To be loved, I learned to forget about myself and attune to the needs of others. I learned to be “strong,” to be supportive, to be the good boy. I became an emotional companion to someone who truly needed one. But in doing so, I slowly lost myself.


When a child becomes a caregiver, he does so in search of safety. Beneath the appearance of maturity is fear—the fear that the fragile equilibrium of the environment could break at any moment, and that it is somehow his responsibility to hold it together. A child living with that fear does not feel free to play, explore, or take risks. Instead, he becomes vigilant, constantly working to secure love and stability.


When your purpose becomes maintaining harmony around you, there is little space left to take care of yourself. You do not ask what you want. Your emotions are set aside so that you can manage what an adult should be managing.


This dynamic intensified after my parents divorced. Almost overnight, we were effectively excluded from my father’s side of the family—the extended family we had belonged to. What remained was a small island: my mother, my two siblings, and me. Along with the emotional rupture came financial hardship, as my father struggled to sustain consistent support for his former family—some months helping as he could, and others passing without contact or assistance.

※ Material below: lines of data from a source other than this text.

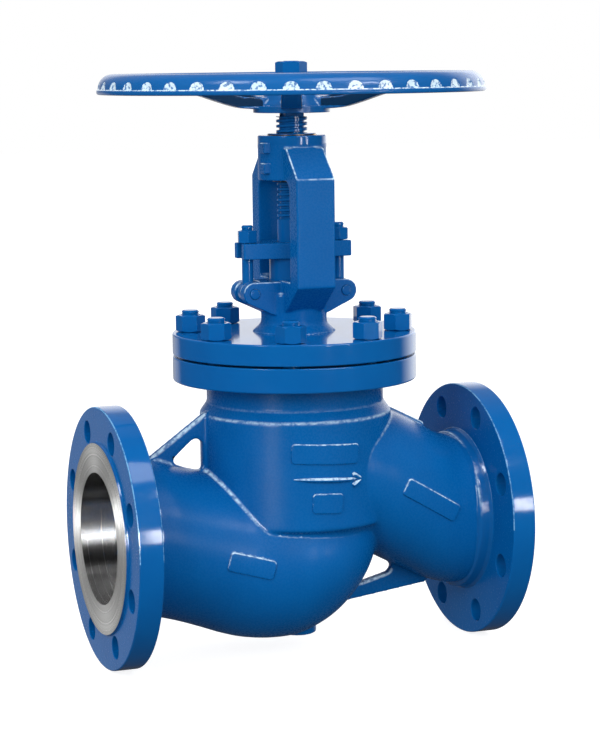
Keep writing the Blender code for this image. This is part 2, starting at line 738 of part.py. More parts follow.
def spoke_mesh(angle):
    """One dished spoke from the hub up to the rim."""
    path = [(0.030, 0.4770), (0.058, 0.4785), (0.078, 0.4845), (0.112, 0.4965), (0.140, 0.5035),
            (0.201, 0.5060)]
    half = SPOKE_W / 2
    sections = []
    for r, z in path:
        taper = 1.0 - 0.25 * (r - 0.030) / 0.171
        w = half * taper
        sections.append([(r, -w, z), (r, w, z), (r, w * 0.85, z + SPOKE_T), (r, -w * 0.85, z + SPOKE_T)])
    mesh = lofted("spoke", sections)
    mesh.transform(Matrix.Rotation(angle, 4, "Z"))
    return mesh


def handwheel():
    wheel = place("handwheel", rim_mesh(), enamel())
    hub = turned("hub", [(0, WHEEL_HUB_Z - 0.0005), (WHEEL_HUB_R - 0.001, WHEEL_HUB_Z - 0.0005),
                         (WHEEL_HUB_R, WHEEL_HUB_Z + 0.0005), (WHEEL_HUB_R, 0.4840), (0.036, 0.490),
                         (0.030, 0.500), (0.028, WHEEL_TOP_Z), (0, WHEEL_TOP_Z)])
    combine(wheel, hub, "UNION")
    for i in range(SPOKES):
        combine(wheel, spoke_mesh(SPOKE_START + FULL * i / SPOKES), "UNION")
    half = SQUARE / 2 + GAP
    corners = [(half, half), (-half, half), (-half, -half), (half, -half)]
    combine(wheel, prism("square_hole", corners, "Z", 0.460, 0.540))
    return clean(wheel)


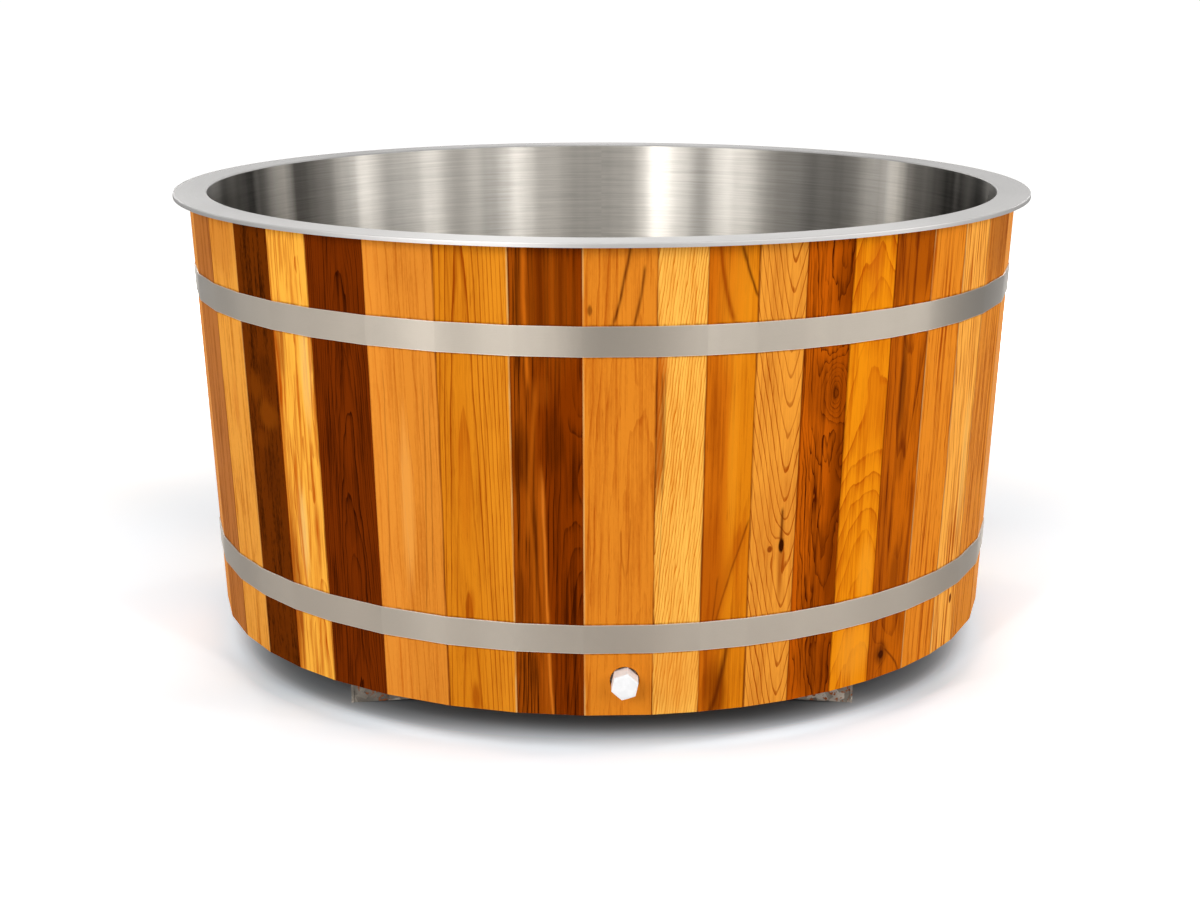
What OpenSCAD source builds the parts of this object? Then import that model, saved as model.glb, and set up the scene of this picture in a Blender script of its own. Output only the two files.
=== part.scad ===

All of this had a profound impact on the adult I became.


In my relationships, I began to notice how easily I ignored my own needs while catering almost exclusively to the needs and desires of my partner. This was not a conscious choice; it was simply the way I knew how to be. Many of my relationships did not last more than a few months. When they ended, I often blamed my partners for being selfish or demanding, without recognizing the role I was playing.


If you are not in touch with your own needs and desires—if your inner life is organized around adaptation and caretaking—how can you hold your ground in a relationship? Healthy relationships require ongoing negotiation between closeness and autonomy, and between shared needs and individual ones. Both partners must be able to recognize and express their feelings, and remain willing to listen and respond as a team.


After many failed attempts, and through sustained introspection, I began to realize that I did not actually know what I wanted—or how to express it. Often, I was expecting the other person to somehow know what I needed without my having to name it. Accepting this was difficult. I felt ashamed of how disconnected I had become from myself.


What finally began to shift things was learning to stay with my own inner experience. At first, this was difficult. Sitting still meant confronting emotions and inner conflicts I had long set aside in my unconscious effort to please others. Through meditation and a sustained practice of self-reflection—guided by my training as a coach—I gradually developed the capacity to soothe myself. Over time, these practices became something more: a way to reconnect with and honor my own desires and needs, to accept myself, and to find clarity and agency where there had once only been adaptation.


In this sense, I understand today that real wellness begins with self-care and self-respect. If you are not there for yourself, sooner or later you will struggle to be there for others—either losing yourself and feeling depleted without knowing why, or resenting those you care about while trying to sustain connection.


As we move through a month that celebrates love and relationships, it may be worth remembering this: the most enduring relationship you will ever have is the one you cultivate with yourself.